对巴格达城墙的进攻始于1月29日或30日。第一个突破口出现在东南角的阿贾米塔附近,靠近旭烈兀的营地,时间是2月1日,但蒙古人被击退;接下来的两天里,进一步的突破使他们得以进入并控制了东城墙,到2月4日,他们已经占领了东城墙。
失去勇气的穆斯塔西姆准备投降。在派出由他的儿子和继承人艾哈迈德率领的代表团后,哈里发于2月10日投降,代表团确保了其家人的安全。穆斯塔西姆带着他的家人和3000名显贵投降。旭烈兀要求穆斯塔西姆命令城市居民放下武器后离开城市;那些服从的人被屠杀。

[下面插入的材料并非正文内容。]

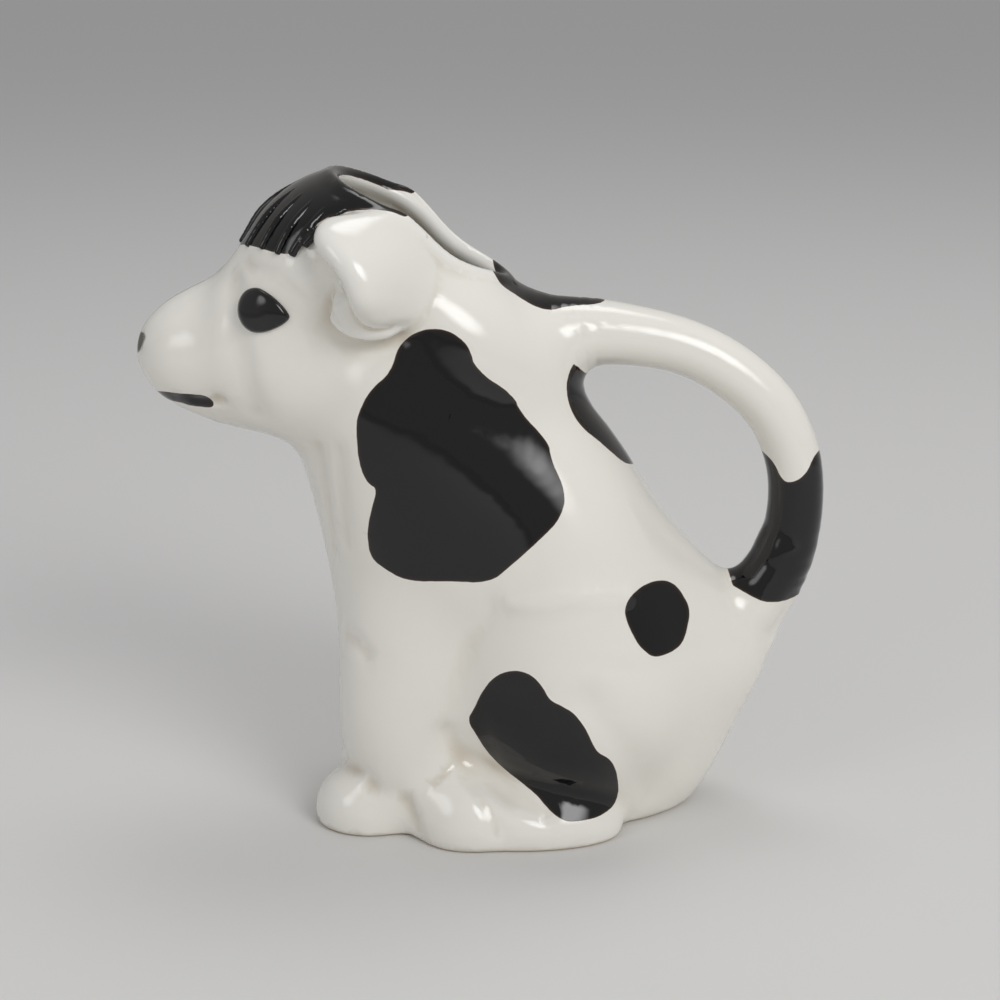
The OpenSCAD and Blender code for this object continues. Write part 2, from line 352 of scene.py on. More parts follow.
# Squared distance to the straight stretch from p to q
def stretchGap(x, y, z, p, q):
    u = q - p
    t = np.clip(((x - p[0]) * u[0] + (y - p[1]) * u[1] + (z - p[2]) * u[2]) / (u @ u + 1e-9), 0, 1)
    return (x - p[0] - t * u[0]) ** 2 + (y - p[1] - t * u[1]) ** 2 + (z - p[2] - t * u[2]) ** 2


def lipField(x, y, z):
    d = np.full(x.shape, 1e9)
    for p, q in zip(lipPoints, np.roll(lipPoints, -1, 0)):
        d = np.minimum(d, stretchGap(x, y, z, p, q))
    return np.sqrt(d) - mouth["lip"] / 2


# Creases (+) and ridges (-) of the modelling, as seen in the picture: points, depth, half width
creaseTable = [
    ([(345, 636), (355, 643), (366, 655)], 0.7, 2.2),
    ([(497, 606), (474, 640), (458, 672), (449, 705), (447, 733)], 0.5, 3.2),
    ([(447, 733), (461, 757), (480, 778), (504, 796), (545, 815)], 0.9, 2.2),
    ([(468, 778), (485, 801), (497, 833)], 0.6, 1.8),
    ([(434, 783), (443, 776), (451, 768)], 0.35, 1.0),
    ([(406, 800), (411, 812), (419, 832)], 0.6, 1.8),
    ([(510, 604), (570, 598), (626, 596)], -0.7, 2.4),
    ([(588, 704), (612, 733), (632, 764), (648, 795)], 0.9, 4.0),
    ([(343, 756), (358, 770), (372, 786)], 0.6, 2.0),
    ([(318, 450), (324, 490), (332, 550)], 0.7, 2.2),
    ([(337, 452), (341, 490), (346, 540)], 0.5, 2.2),
    ([(232, 282), (233, 310), (236, 340), (242, 374), (254, 410)], 1.0, 3.2),
    ([(246, 262), (256, 272), (284, 283), (300, 300)], 0.35, 1.6),
    ([(306, 247), (318, 276), (328, 300), (331, 322)], 1.3, 3.4),
    ([(322, 333), (345, 343), (370, 346), (398, 338)], 0.7, 3.0),
    ([(306, 240), (314, 226), (330, 215), (350, 209)], 0.6, 1.1),
    ([(153, 391), (175, 396), (195, 400), (213, 402)], 0.5, 1.1),
    ([(217, 400), (221, 401)], 0.9, 1.6),
    ([(141, 336), (140, 346)], 0.6, 1.0),
]
creases = [(throughPoints(onSkin(points), 4), depth, width) for points, depth, width in creaseTable]


def inBox(x, y, z, low, high):
    return (x > low[0]) & (x < high[0]) & (y > low[1]) & (y < high[1]) & (z > low[2]) & (z < high[2])


def creaseField(x, y, z):
    side = -np.abs(y)
    out = np.zeros(x.shape)
    for line, depth, width in creases:
        low, high = line.min(0) - 3 * width, line.max(0) + 3 * width
        near = inBox(x, side, z, low, high)
        if not near.any():
            continue
        px, py, pz = x[near], side[near], z[near]
        d = np.full(px.shape, 1e9)
        for p, q in zip(line[:-1], line[1:]):
            d = np.minimum(d, stretchGap(px, py, pz, p, q))
        out[near] += depth * np.exp(-d / width**2)
    return out


earLow = np.min([points.min(0) for points, _ in earParts], 0) - ear["margin"]
earHigh = np.max([points.max(0) for points, _ in earParts], 0) + ear["margin"]


def nearEar(x, y, z):
    return inBox(x, -np.abs(y), z, earLow, earHigh)


def outsideField(x, y, z, skin):
    d = skin + creaseField(x, y, z)
    behind, within, above = tail["zone"]
    near = (x > behind) & (np.abs(y) < within) & (z > above)
    if near.any():
        d[near] = softMin(d[near], tailField(x[near], y[near], z[near]), tail["blend"])
    near = nearEar(x, y, z)
    if near.any():
        d[near] = softMin(d[near], earField(x[near], y[near], z[near]), ear["blend"])
    return d


# The clay of the jug: the outside less the cavity, its two mouths and the recess of the foot, with the lip
def jugField(x, y, z):
    soft = calf["soften"]
    skin = skinField(x, y, z)
    d = softMax(outsideField(x, y, z, skin), calf["standing"] - z, soft["foot"])
    floor = calf["wall"] + calf["footRecess"]
    inner = softMax(skin + calf["wall"], floor - z, soft["cavityFloor"])
    high = z > mouth["floor"] * calf["size"][2]
    if high.any():
        inner[high] = softMin(inner[high], mouthField(x[high], y[high]), soft["mouth"])
    snout = x < mouth["pourEnd"] * calf["size"][0] + mouth["pourOverlap"]
    if snout.any():
        bore = np.sqrt(y[snout] ** 2 + (z[snout] - mouth["pourHeight"] * calf["size"][2]) ** 2)
        inner[snout] = softMin(inner[snout], bore - mouth["pourBore"] / 2, soft["bore"])
    d = softMax(d, -inner, soft["rim"])
    low = z < calf["footZone"]
    if low.any():
        recess = np.maximum(skin[low] + calf["footRing"], z[low] - calf["footRecess"])
        d[low] = softMax(d[low], -recess, soft["recess"])
    front, rear, within, above, reach = mouth["zone"]
    near = (x > front) & (x < rear) & (np.abs(y) < within) & (z > above)
    near &= np.abs(skin + calf["wall"] / 2) < reach
    if near.any():
        d[near] = softMin(d[near], lipField(x[near], y[near], z[near]), soft["lip"])
    return d


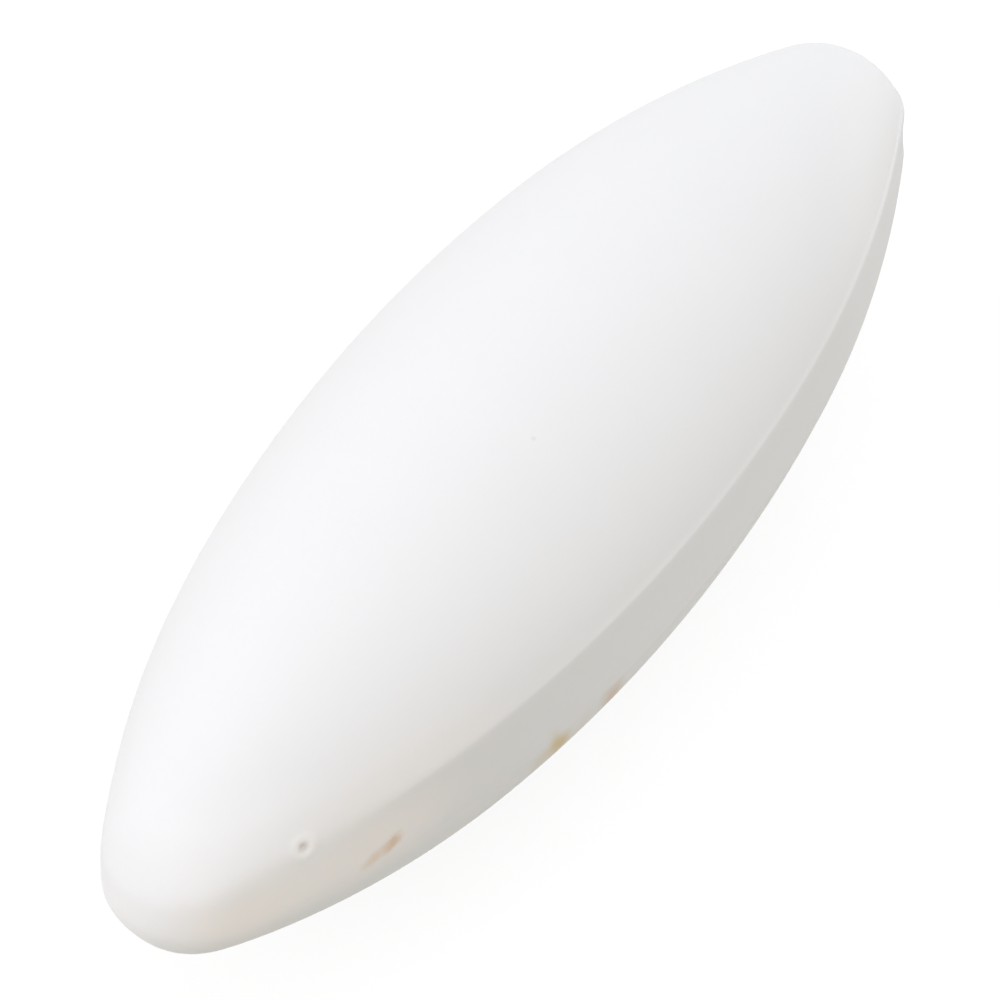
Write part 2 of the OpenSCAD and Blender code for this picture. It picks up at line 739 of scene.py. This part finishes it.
class Signal:
    """An output of a node, which Python's operators carry on into Math nodes."""

    def __init__(self, board: "Board", socket: bpy.types.NodeSocket) -> None:
        """Keeps the board that the node is on and the node's output socket."""
        self.board = board
        self.socket = socket

    def math(self, operation: str, first: "Term", second: "Term" = 0.0) -> "Signal":
        """Returns the result of a Math node on one or two terms."""
        return self.board.add("ShaderNodeMath", {"operation": operation}, {0: first, 1: second})

    def __add__(self, other: "Term") -> "Signal":
        """Returns this value plus another."""
        return self.math("ADD", self, other)

    __radd__ = __add__

    def __sub__(self, other: "Term") -> "Signal":
        """Returns this value less another."""
        return self.math("SUBTRACT", self, other)

    def __rsub__(self, other: "Term") -> "Signal":
        """Returns another value less this one."""
        return self.math("SUBTRACT", other, self)

    def __mul__(self, other: "Term") -> "Signal":
        """Returns this value times another."""
        return self.math("MULTIPLY", self, other)

    __rmul__ = __mul__

    def __abs__(self) -> "Signal":
        """Returns this value without its sign."""
        return self.math("ABSOLUTE", self)

    def most(self, other: "Term") -> "Signal":
        """Returns the greater of this value and another."""
        return self.math("MAXIMUM", self, other)


Term = Union[Signal, float, Sequence[float]]
Inputs = Mapping[Union[str, int], Term]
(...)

通常情况下,当一座城市因围困而投降时,古老的规则是征收火税并让城市免受破坏——就像1189年耶路撒冷的情况一样。但蒙古人并不遵守这些规则。相反,他们洗劫了整个城市并将其烧毁。结果是城市的彻底毁灭和大约20万居民的屠杀。通常,只有在城市被攻陷时才会允许这种行为,但蒙古人并不在乎古老的战争规则。
阿拉伯帝国已经在其死亡阵痛中挣扎了大约200年。它已经破产,没有资金修复巴格达的城墙。整个围城持续了两周——但通常,被围困的城市可以防御数月。
巴格达的洗劫标志着拥有500年历史的阿拔斯哈里发国的终结——尽管该王朝的一名成员最终逃到了开罗,马穆鲁克在那里拥立他为穆斯坦绥尔二世,但他和他的后代只是马穆鲁克国家的傀儡,从未在更广泛的伊斯兰世界获得太多认可;他们后来在1517年被奥斯曼人篡位,奥斯曼人一直保留着哈里发的头衔,直到20世纪。这也标志着权力从巴格达转移到了像大不里士这样的城市,大不里士是旭烈兀在围城后建立的伊儿汗国的首都。
阿拉伯心脏地带成为了蒙古帝国的一部分——确切地说,是旭烈兀的伊儿汗国。阿拉伯帝国不复存在。
直到1260年,局势才发生转变,在艾因贾鲁特战役中,马穆鲁克在拜巴尔的领导下击败了蒙古人基特布加。结果,整个近东(除了耶路撒冷王国和奇里乞亚亚美尼亚)都落入了马穆鲁克的统治之下。
阿拉伯人被征服、粉碎、贫困和分裂。西班牙和马格里布被基督徒和柏柏尔人(阿尔摩拉维德、阿尔摩哈德和马林王朝)占领。心脏地带首先被蒙古人摧毁,随后被马穆鲁克占领。埃及被马穆鲁克占领。灌溉系统被蒙古人摧毁。
再也没有奴隶来修复灌溉系统、城墙和建筑。阿拉伯人自己对此过于骄傲。对他们来说,除了战争之外的体力劳动有损他们的尊严。他们宁愿让一切腐朽,也不愿修复事物。他们变得贫困和破产。渐渐地,他们退回到了部落文化。
奴隶制的诅咒也使经济陷入瘫痪。在奴隶制社会中,资本主义无法发展,所有经济都停滞在集市经济中。基督徒在金钱方面比阿拉伯人表现得更好,经济活动的中心不仅转移到了君士坦丁堡,还一路转移到了意大利。
总的来说,阿拉伯文明的崩溃与西罗马帝国的崩溃相似。不同之处在于,定居在罗马土地上的蛮族迅速学习了罗马文明、拉丁语并建立了封建社会,而在东方却没有发生这样的复苏。征服者都是穆斯林,他们希望延续奴隶制社会,只想统治和掌权。哈里发的权威消失了,伊斯兰世界实际上已经失去了领导者。
巴格达的洗劫和阿拔斯哈里发国的崩溃所带来的灾难本质上是道德上的。失去了奴隶,又过于骄傲而不愿自己劳动,阿拉伯人将无法实现经济复苏。伊斯兰世界可以在一个领袖的领导下统一的想法已经破灭。宗教狂热和原教旨主义是被击败和压迫者的最后避难所,阿拉伯人转向内部,放弃了理性,转向了《古兰经》。当西方基督教世界发生宗教改革时,伊斯兰世界却没有发生类似的事情。它在心理历史上陷入了后期的极端退化心理阶段。